The remarkable thing about the new formal language was that former logical and philosophical difficulties with expressing mathematical statements such as “For every natural number there is a larger natural number that is prime,” had vanished completely. Thus, it is customary to view Frege as the father of modern logic.

In the 20th century, another giant of modern logic used the language of predicate logic to prove an important result about the notion of computability. Alan Turing (1912 – 1954) was a pioneer in the truest sense of the word. Almost single-handedly he developed the concept of a programming language long before reliable computers existed.

Turing viewed programming as interacting with a formally defined machine (later called Turing Machine) using a language of imperatives. Here are the four ingredients of imperative programming:

Variable Assignment: <var> := <expr>
Conditional Execution: if <bexpr> then <statement1> else <statement2>
Sequential Composition: <statement1> ; <statement2>
Iteration: while <expr> do <statement>

The remarkable thing is that these four simple ingredients make for a Turing complete programming language. A programming language is Turing complete if it is powerful enough to simulate a single taped Turing machine.

It is believed that Turing complete languages can express any function that can be computed by an algorithm. This article of faith is called the Church-Turing thesis. This is an article of faith because the statement can be viewed as an explanation of what we mean (and could possibly mean) by the concept of an algorithm.
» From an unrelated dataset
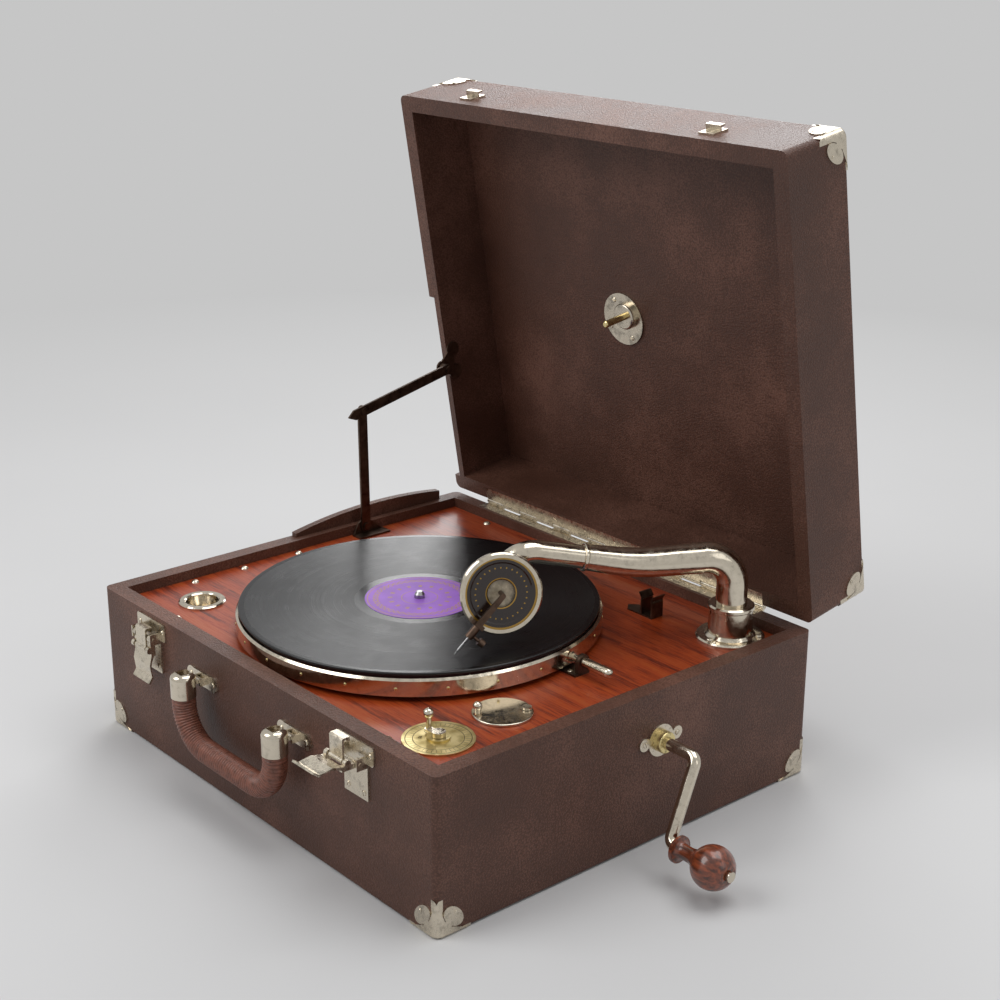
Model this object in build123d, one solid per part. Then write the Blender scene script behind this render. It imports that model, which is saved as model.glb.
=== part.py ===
from build123d import *
import math
import os

# Frame: the origin is the middle of the case's footprint on the table, X to the right seen from the
# handle side, Y to the back (the hinge side) and Z up. All lengths are millimetres.

# Case
CASE_WIDTH = 382.0
CASE_DEPTH = 328.0
RIM_HEIGHT = 107.0
WALL = 12.0
COVERED_EDGE = 5.0  # radius of the upright corners
SOFT_EDGE = 1.5  # radius of the other outer edges, under the covering
CAP_SHEET = 0.8  # thickness of the pressed corner caps, which the case stands on
BOTTOM_BOARD = 6.0
SEAT_GAP = 0.3  # between pieces that lie beside each other

# Lid
LID_DEPTH = 55.0  # rim to top, outside
LID_ROOF = 4.0
LID_PARTING = 0.4  # between the two rims when shut
LID_OPEN = 80.65  # degrees from shut, as it stands
HINGE_BACK = 2.5  # hinge axis behind the back wall
HINGE_RISE = 2.2  # hinge axis above the base rim
HINGE_LENGTH = 298.0
HINGE_MIDDLE = -3.0
KNUCKLES = 15
KNUCKLE_RADIUS = 2.1
KNUCKLE_GAP = 0.3
HINGE_PIN_RADIUS = 1.1
LEAF = 1.0
LEAF_WIDTH = 9.0
RUNNING_GAP = 0.08  # radial, between a pin and what turns on it

# Corner caps: on each of its three faces a cap has pointed arms and a rounded ear on a narrow neck
CAP_REACH = 26.0
CAP_NECK = 11.0
CAP_WAIST = 6.0
CAP_EAR_LONG = 9.0
CAP_EAR_WIDE = 5.5
CAP_EAR_PLACE = 12.5

# Motor board
BOARD_TOP = 99.5
BOARD = 9.0
BATTEN_WIDTH = 10.0
BATTEN_HEIGHT = 12.0
BOARD_SCREW_HEAD = 3.0
BOARD_SCREW_RISE = 1.8
BOARD_SCREW_INSET = 6.5

# Sound flap and horn
FLAP_FRONT = -1.0
FLAP_BACK = 141.0
FLAP_LOW = 16.0
FLAP_BOARD = 5.7
FLAP_FRONT_SHOULDER = 3.0  # height of the flap's front end above the rim
FLAP_BACK_SHOULDER = 7.0
FLAP_CROWN = 11.0  # height of the middle of its arch above the rim
FLAP_ROD = 1.2
MOUTH_FRONT = 10.0
MOUTH_BACK = 130.0
MOUTH_LOW = 24.0
MOUTH_HIGH = 76.0
HORN_SHEET = 1.2
HORN_PIPE = 12.0
HORN_MIDDLE_X = -40.0
HORN_THROAT_X = 112.0
HORN_END_X = 168.0

# Turntable, record and spindle
SPINDLE_X = -5.0
SPINDLE_Y = -21.0
TABLE_RADIUS = 126.8
TABLE_LOW = 103.2
TABLE_HIGH = 115.2
TABLE_SHEET = 2.0
TABLE_DECK = 114.2
TABLE_HUB = 11.0
FELT_RADIUS = 122.0
RECORD_RADIUS = 125.0
RECORD_TOP = 118.8
RECORD_THICK = 2.0
LABEL_RADIUS = 38.0
LABEL_THICK = 0.2
SPINDLE_RADIUS = 3.6
SPINDLE_RELIEF = 0.6  # the spindle is this much slimmer inside the record
SPINDLE_BARE = 2.4  # the full-size end above the record, under its taper
SPINDLE_TAPER = 2.0
SPINDLE_TOP = 123.5
RECORD_HOLE = 3.7

# Motor
MOTOR_PLATE = 2.3
MOTOR_LOW = 28.0
MOTOR_HIGH = 84.0
MOTOR_LEFT = -47.0
MOTOR_RIGHT = 86.0
MOTOR_FRONT = -72.0
MOTOR_BACK = 40.0
PILLAR_RADIUS = 3.5
PILLAR_INSET = 6.0
GEAR_MODULE = 1.25
GREAT_TEETH = 48
SMALL_TEETH = 12
MIDDLE_TEETH = 40
WORM_WHEEL_TEETH = 24
WINDING_TEETH = 36
BACKLASH = 0.35
MESH_GAP = 0.15  # added to the distance between two meshing shafts
GEAR_FACE = 3.0
PINION_FACE = 5.0
SHAFT_RADIUS = 2.5
MIDDLE_BEARING = -30.0  # direction, in degrees, of the middle shaft from the spindle
MIDDLE_WHEEL_Z = 37.0
GREAT_WHEEL_Z = 62.0
BARREL_RADIUS = 27.5
BARREL_LOW = 44.0
BARREL_HIGH = 66.0
BARREL_WALL = 1.5
MAINSPRING_TURNS = 7
MAINSPRING_BAND = 0.7
WORM_RADIUS = 5.0
WORM_LENGTH = 16.0
WORM_GAP = 0.4
GOVERNOR_Z = 56.0
GOVERNOR_SHAFT = 1.5
GOVERNOR_DISC = 14.0
GOVERNOR_WEIGHTS = 3

# Winding crank
CRANK_Y = 19.0
CRANK_Z = 72.0
CRANK_ROD = 4.1
CRANK_THROW = 56.0
CRANK_LEAN = 29.0  # degrees of the throw from straight down towards the front
CRANK_REACH = 32.0  # first bend from the side of the case
CRANK_STEP = 5.0  # the throw leans outwards by this much
CRANK_BEND = 6.5
BUSH_RADIUS = 7.3
BUSH_REACH = 7.0
KNOB_FLANGE = 9.0
KNOB_NECK = 4.9
KNOB_BALL = 14.2
KNOB_START = 44.0  # from the side of the case
KNOB_BALL_PLACE = 30.0  # ball's middle from the flange
KNOB_PIN = 2.5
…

With his invention of the Turing machine and the concept of imperative programming, Turing was able to prove that (a variation of) the language of Gottlob Frege is undecidable, or, in other words, that it is possible to use first order predicate logic to pose a question that no computing machine can answer. He did this by formulating the halting problem as a formula of predicate logic. The formal proof of the undecidability of first order predicate logic consists of:

A very general definition of computational procedures.
A demonstration of the fact that such computational procedures can be expressed in first order logic.
A demonstration of the fact that the halting problem for computational procedures is undecidable.
A formulation of the halting problem in first order logic.

In the course of the 20th century, formal language theory and logic became cornerstones of a new discipline of computer science. Type theory developed, first to deal with paradoxes in set theory, later as an important ingredient in a new programming paradigm called functional programming.
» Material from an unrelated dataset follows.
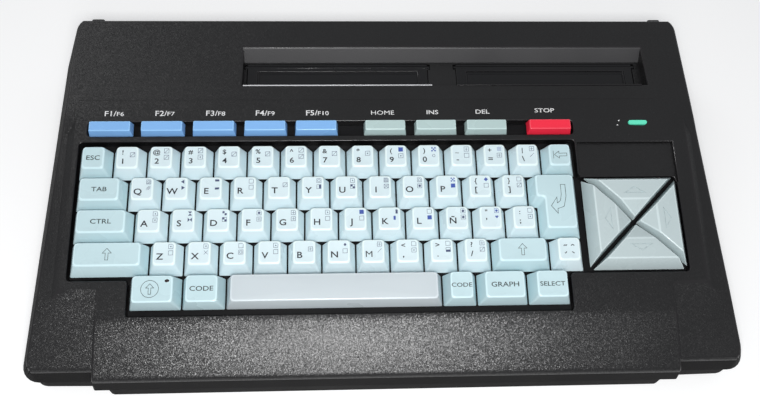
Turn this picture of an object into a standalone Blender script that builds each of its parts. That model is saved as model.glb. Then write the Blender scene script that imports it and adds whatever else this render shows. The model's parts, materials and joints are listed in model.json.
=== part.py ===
"""A vintage home computer: a wedge-shaped case with a full keyboard, function keys, a square cursor pad
and two cartridge slots with sprung doors. Metres, +Z up, +X to the user's right, the user sits at -Y.
The origin is the centre of the bounding box on the table."""
import math

import bmesh
import bpy
from mathutils import Matrix, Vector

# Whole case; its width and depth follow from the keyboard, the cursor pad and the cartridge recess
deck_height = 0.062
joint_line_height = 0.0222
wall = 0.0025
fit_gap = 0.0003
overrun = 0.002
weld_distance = 0.00001
foot_height = 0.003
rear_lug_reach = 0.0025
rear_lug_width = 0.008
rear_lug_height = 0.006
rear_lug_inset = 0.0268
side_draft = 0.016
rear_draft = 0.0015
case_edge_radius = 0.0035
case_corner_radius = 0.010
palm_corner_radius = 0.003
step_corner_radius = 0.0015
front_edge_radius = 0.0045

# Keyboard plane: x from the left end of the key block, y from the front row, z from the foot of the keycaps
keyboard_tilt = math.radians(6.5)
key_unit = 0.01905
block_units = 15
front_row_left_units = 1.75
front_row_right_units = 14.5
block_left_inset = 0.027
pad_right_inset = 0.0316
front_row_inset = 0.0455
surface_rise = 0.001
crease_gap = 0.0142

# Palm rest and wings
palm_rear = -0.0125
palm_front = -0.0455
palm_drop = 0.008
palm_side_inset = 0.042
palm_side_lean = 0.0003
wing_dip = 0.0025
wing_setback = 0.005
wing_front_drop = 0.0075
wing_ramp_front = 0.097
wing_ramp_rear = 0.105
wing_front_edge = -0.0395
wing_shoulder = -0.001
shoulder_step = 0.00006
surround_side_inset = 0.018
surround_facet = 0.0045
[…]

In 1991 a joint four-year-long project was started between ILLC at the University of Amsterdam, CWI in Amsterdam, and Uil-OTS and the department of Philosophy at the University of Utrecht to study structural and semantic parallels between natural languages and formal languages. I had the privilege of leading that project.

Are there similarities between how texts are structured and how programs are structured?
Are there connections between how natural languages and formal language handle concepts like quantity and number?
Are there parallels between how knowledge is represented in natural language and how formal knowledge representation languages encode knowledge?

The assumption was that that in these areas methods and techniques of natural language and programming language analysis are mutually applicable.

In the course of the project, linguists and philosophers learned about programming and computer scientists learned about topics like pronominal reference and quantification in natural language. The project was truly interdiscipinary and great fun. This was a time of exciting workshops where linguists explained their theories of pronominal reference to computer scientists and philosophers, where philosophers and logicians applied the theory of generalized quantifiers to natural language, where connections between type theory and categorial grammar were gradually made clear, and where dynamic logics were developed that applied to programming as well as natural language analysis. These were heydays of structured interdisciplinary action, and in this important period in the history of ILLC the seeds were sown for many later developments.